The objective of this assignment is to implement the Perceptron algorithm from scratch, evaluate its performance on various class and feature combinations of the IRIS dataset, and extend this evaluation to the Fish Market dataset as a bonus challenge.
The primary goals include:

  • Training a Perceptron for binary classification
  • Visualizing decision boundaries
  • Analyzing accuracy across different class and feature combinations

Dataset Overview

IRIS Dataset

The IRIS dataset contains measurements of sepal length, sepal width, petal length, and petal width for three species of Iris flowers: Setosa, Versicolor, and Virginica. In this assignment, binary classification is achieved by evaluating two classes at a time.

  • Classes Selected for Binary Classification: All 3 possible pairs of classes
  • Features Selected: All possible pairs of features (4C2 combinations)
  • Data Splitting: 80% for training, 20% for testing

Fish Market Dataset (Bonus Challenge)

The Fish Market dataset contains attributes such as species, weight, length, height, and width of fish specimens including Bream, Roach, Parkki, Perch, Pike, Smelt, and Whitefish.

  • Classes Selected: As required for binary classification in this dataset
  • Features Selected: Selected based on initial feature relevance analysis
  • Data Splitting: 80% for training, 20% for testing

Perceptron from Scratch

The Perceptron algorithm was implemented from scratch without the use of built-in machine learning libraries. Below is an outline of the algorithm steps:

  1. Initialization: Weights and bias were initialized to zero.
  2. Forward Pass: Predictions were made based on the sign of the weighted sum of inputs.
  3. Update Rule: Weights were adjusted for misclassified samples using the formula: $w_i = w_i + \eta \cdot (y - \hat{y}) \cdot x_i$

This approach was applied to each of the binary classification pairs of the IRIS dataset features and classes.

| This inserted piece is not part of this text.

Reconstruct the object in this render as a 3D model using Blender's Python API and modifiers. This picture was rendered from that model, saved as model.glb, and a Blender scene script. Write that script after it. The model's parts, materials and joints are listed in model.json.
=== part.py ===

Evaluation of 4C2 Combinations on IRIS Dataset

For each combination of two classes and two features, the Perceptron model was trained, and both training and testing accuracy were evaluated.

Combinations Evaluated

  • Classes: All 3 pairs of classes
  • Features: All 6 combinations of feature pairs (4C2)

Accuracy Results

Class Pair Feature Pair Training Accuracy Testing Accuracy
Iris-setosa vs Iris-versicolor SepalLengthCm, SepalWidthCm 0.97 0.95
Iris-setosa vs Iris-versicolor SepalLengthCm, PetalLengthCm 1.00 0.95
Iris-setosa vs Iris-versicolor SepalLengthCm, PetalWidthCm 1.00 1.00
Iris-setosa vs Iris-versicolor SepalWidthCm, PetalLengthCm 0.97 1.00
Iris-setosa vs Iris-versicolor SepalWidthCm, PetalWidthCm 0.97 1.00
Iris-setosa vs Iris-versicolor PetalLengthCm, PetalWidthCm 0.99 1.00
Iris-setosa vs Iris-virginica SepalLengthCm, SepalWidthCm 0.97 1.00
Iris-setosa vs Iris-virginica SepalLengthCm, PetalLengthCm 1.00 1.00
Iris-setosa vs Iris-virginica SepalLengthCm, PetalWidthCm 1.00 1.00
Iris-setosa vs Iris-virginica SepalWidthCm, PetalLengthCm 0.97 1.00
Iris-setosa vs Iris-virginica SepalWidthCm, PetalWidthCm 0.99 1.00
Iris-setosa vs Iris-virginica PetalLengthCm, PetalWidthCm 0.99 1.00
Iris-versicolor vs Iris-virginica SepalLengthCm, SepalWidthCm 0.53 0.40
Iris-versicolor vs Iris-virginica SepalLengthCm, PetalLengthCm 0.96 0.85
Iris-versicolor vs Iris-virginica SepalLengthCm, PetalWidthCm 0.93 0.90
Iris-versicolor vs Iris-virginica SepalWidthCm, PetalLengthCm 0.96 0.80
Iris-versicolor vs Iris-virginica SepalWidthCm, PetalWidthCm 0.94 0.95
Iris-versicolor vs Iris-virginica PetalLengthCm, PetalWidthCm 0.95 0.85

Overall Average Training vs Testing Accuracy Result for Iris Dataset

The overall average accuracy was calculated across all combinations:

  • Average Training Accuracy: 0.95
  • Average Testing Accuracy: 0.93

Decision Boundary Plot and Accuracy Over Epoch Plot

  • Decision boundary plots show the model's classification regions, illustrating how well the Perceptron separates the classes.
  • Accuracy was tracked across epochs to observe the convergence of the Perceptron algorithm.

Decision Boundary Plot - Iris Dataset


Bonus Challenge (Fish Market Dataset)

The Fish Market dataset was similarly evaluated using the Perceptron model. Challenges encountered included...

Decision Boundary Plot - Fish Market


Conclusion

The single perceptron model is not suitable for the Fish Market dataset due to several limitations:

  • Complexity of the Fish Market Dataset: The dataset likely contains multiple features and complex relationships.
  • Limitations of Single Layer Perceptron:
  1. Linear Separability: The dataset is likely not linearly separable.
  2. Binary Classification: Single-layer perceptron are limited to binary classification tasks.
  3. Lack of Hidden Layers: A single perceptron cannot learn complex feature interactions.